PROBLEM DETAILS » Your answer should consist solely of the lines from the one with "the closed coil" through the one with "obj.matrix_parent_inverse = Matrix.Identity(4)", copied exactly, endpoints included.

-- Start PROVIDED DATA --

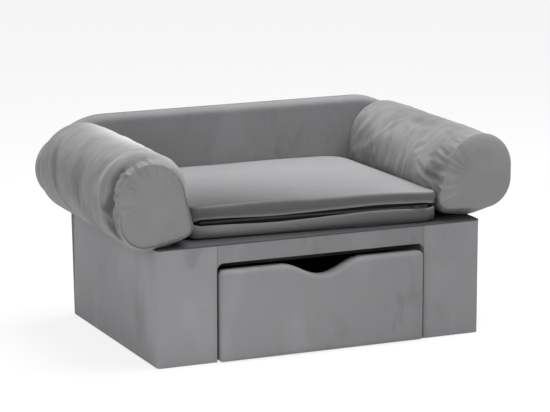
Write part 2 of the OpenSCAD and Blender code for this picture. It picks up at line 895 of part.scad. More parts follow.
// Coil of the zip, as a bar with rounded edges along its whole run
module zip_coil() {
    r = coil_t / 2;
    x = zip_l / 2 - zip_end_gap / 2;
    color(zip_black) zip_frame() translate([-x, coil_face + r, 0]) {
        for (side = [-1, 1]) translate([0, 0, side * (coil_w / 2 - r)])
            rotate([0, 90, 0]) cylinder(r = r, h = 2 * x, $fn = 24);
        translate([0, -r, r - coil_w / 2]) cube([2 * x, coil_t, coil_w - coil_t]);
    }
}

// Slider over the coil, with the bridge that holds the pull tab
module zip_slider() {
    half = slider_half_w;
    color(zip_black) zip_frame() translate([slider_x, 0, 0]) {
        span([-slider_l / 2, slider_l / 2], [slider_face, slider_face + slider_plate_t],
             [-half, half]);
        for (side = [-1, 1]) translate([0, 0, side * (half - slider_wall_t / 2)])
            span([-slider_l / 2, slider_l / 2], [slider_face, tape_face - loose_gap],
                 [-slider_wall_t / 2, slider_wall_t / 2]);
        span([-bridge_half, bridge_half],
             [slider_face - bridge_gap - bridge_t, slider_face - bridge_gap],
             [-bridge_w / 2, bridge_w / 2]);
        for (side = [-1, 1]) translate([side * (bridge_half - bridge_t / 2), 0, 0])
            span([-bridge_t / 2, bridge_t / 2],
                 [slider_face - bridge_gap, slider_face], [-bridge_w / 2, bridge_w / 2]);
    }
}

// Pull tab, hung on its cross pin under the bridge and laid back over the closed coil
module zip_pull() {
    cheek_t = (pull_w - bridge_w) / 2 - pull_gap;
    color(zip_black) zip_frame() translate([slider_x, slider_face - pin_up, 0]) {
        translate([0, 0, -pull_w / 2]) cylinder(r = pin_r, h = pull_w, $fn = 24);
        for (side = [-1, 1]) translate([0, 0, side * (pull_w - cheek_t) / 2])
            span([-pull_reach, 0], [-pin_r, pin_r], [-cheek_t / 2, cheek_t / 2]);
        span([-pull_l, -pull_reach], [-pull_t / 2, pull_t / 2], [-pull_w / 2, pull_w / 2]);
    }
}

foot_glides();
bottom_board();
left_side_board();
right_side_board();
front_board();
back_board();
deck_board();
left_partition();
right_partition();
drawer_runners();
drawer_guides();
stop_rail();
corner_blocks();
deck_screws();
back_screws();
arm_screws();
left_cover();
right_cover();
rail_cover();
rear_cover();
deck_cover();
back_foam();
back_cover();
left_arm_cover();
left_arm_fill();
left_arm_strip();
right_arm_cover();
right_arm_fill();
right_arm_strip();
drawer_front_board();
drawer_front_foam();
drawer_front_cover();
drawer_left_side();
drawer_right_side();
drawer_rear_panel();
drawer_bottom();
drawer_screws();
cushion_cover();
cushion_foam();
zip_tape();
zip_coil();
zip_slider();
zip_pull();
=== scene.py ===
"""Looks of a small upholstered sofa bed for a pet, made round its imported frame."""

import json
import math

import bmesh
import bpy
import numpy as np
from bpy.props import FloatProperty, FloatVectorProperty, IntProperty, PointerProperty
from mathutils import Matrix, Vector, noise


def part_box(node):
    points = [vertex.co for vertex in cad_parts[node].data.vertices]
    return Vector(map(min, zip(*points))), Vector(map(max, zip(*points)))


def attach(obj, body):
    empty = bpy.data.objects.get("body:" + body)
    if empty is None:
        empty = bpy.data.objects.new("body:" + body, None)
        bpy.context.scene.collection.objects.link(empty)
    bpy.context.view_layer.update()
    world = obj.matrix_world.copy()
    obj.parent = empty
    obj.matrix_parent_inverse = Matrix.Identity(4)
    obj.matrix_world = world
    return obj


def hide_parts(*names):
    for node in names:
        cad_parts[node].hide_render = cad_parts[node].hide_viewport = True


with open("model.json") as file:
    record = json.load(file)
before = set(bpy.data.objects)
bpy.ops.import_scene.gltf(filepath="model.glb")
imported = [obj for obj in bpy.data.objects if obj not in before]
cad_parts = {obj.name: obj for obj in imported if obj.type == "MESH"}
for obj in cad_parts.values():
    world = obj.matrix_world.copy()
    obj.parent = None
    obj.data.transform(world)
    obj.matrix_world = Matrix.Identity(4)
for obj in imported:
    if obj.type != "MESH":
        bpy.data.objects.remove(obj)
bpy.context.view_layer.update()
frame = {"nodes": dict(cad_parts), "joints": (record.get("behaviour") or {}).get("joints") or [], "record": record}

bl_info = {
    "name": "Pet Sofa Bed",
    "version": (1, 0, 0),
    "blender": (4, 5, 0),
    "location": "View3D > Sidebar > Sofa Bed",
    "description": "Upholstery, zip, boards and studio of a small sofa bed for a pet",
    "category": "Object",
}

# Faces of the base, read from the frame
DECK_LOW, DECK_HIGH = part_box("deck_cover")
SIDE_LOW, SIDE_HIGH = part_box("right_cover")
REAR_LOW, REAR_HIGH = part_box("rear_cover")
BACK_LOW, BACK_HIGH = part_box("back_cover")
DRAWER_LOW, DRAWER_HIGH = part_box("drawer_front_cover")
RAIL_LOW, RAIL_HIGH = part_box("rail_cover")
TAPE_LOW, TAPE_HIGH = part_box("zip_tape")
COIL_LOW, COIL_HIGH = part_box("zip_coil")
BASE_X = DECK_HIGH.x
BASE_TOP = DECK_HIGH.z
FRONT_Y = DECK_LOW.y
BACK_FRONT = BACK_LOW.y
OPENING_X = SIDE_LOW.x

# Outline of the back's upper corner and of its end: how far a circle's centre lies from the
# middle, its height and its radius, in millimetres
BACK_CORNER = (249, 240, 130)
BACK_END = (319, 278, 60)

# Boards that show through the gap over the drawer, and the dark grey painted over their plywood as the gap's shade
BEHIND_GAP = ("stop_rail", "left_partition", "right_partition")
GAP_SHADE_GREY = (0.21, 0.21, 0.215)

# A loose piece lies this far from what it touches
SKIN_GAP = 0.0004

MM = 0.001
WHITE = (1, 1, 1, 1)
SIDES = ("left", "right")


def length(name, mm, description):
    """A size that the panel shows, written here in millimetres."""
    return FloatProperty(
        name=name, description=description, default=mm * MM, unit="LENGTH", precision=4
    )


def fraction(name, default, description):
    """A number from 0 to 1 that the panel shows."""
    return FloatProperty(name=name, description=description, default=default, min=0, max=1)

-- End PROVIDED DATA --

OUTPUT OF THE EXERCISE »
// Pull tab, hung on its cross pin under the bridge and laid back over the closed coil
module zip_pull() {
    cheek_t = (pull_w - bridge_w) / 2 - pull_gap;
    color(zip_black) zip_frame() translate([slider_x, slider_face - pin_up, 0]) {
        translate([0, 0, -pull_w / 2]) cylinder(r = pin_r, h = pull_w, $fn = 24);
        for (side = [-1, 1]) translate([0, 0, side * (pull_w - cheek_t) / 2])
            span([-pull_reach, 0], [-pin_r, pin_r], [-cheek_t / 2, cheek_t / 2]);
        span([-pull_l, -pull_reach], [-pull_t / 2, pull_t / 2], [-pull_w / 2, pull_w / 2]);
    }
}

foot_glides();
bottom_board();
left_side_board();
right_side_board();
front_board();
back_board();
deck_board();
left_partition();
right_partition();
drawer_runners();
drawer_guides();
stop_rail();
corner_blocks();
deck_screws();
back_screws();
arm_screws();
left_cover();
right_cover();
rail_cover();
rear_cover();
deck_cover();
back_foam();
back_cover();
left_arm_cover();
left_arm_fill();
left_arm_strip();
right_arm_cover();
right_arm_fill();
right_arm_strip();
drawer_front_board();
drawer_front_foam();
drawer_front_cover();
drawer_left_side();
drawer_right_side();
drawer_rear_panel();
drawer_bottom();
drawer_screws();
cushion_cover();
cushion_foam();
zip_tape();
zip_coil();
zip_slider();
zip_pull();
=== scene.py ===
"""Looks of a small upholstered sofa bed for a pet, made round its imported frame."""

import json
import math

import bmesh
import bpy
import numpy as np
from bpy.props import FloatProperty, FloatVectorProperty, IntProperty, PointerProperty
from mathutils import Matrix, Vector, noise


def part_box(node):
    points = [vertex.co for vertex in cad_parts[node].data.vertices]
    return Vector(map(min, zip(*points))), Vector(map(max, zip(*points)))


def attach(obj, body):
    empty = bpy.data.objects.get("body:" + body)
    if empty is None:
        empty = bpy.data.objects.new("body:" + body, None)
        bpy.context.scene.collection.objects.link(empty)
    bpy.context.view_layer.update()
    world = obj.matrix_world.copy()
    obj.parent = empty
    obj.matrix_parent_inverse = Matrix.Identity(4)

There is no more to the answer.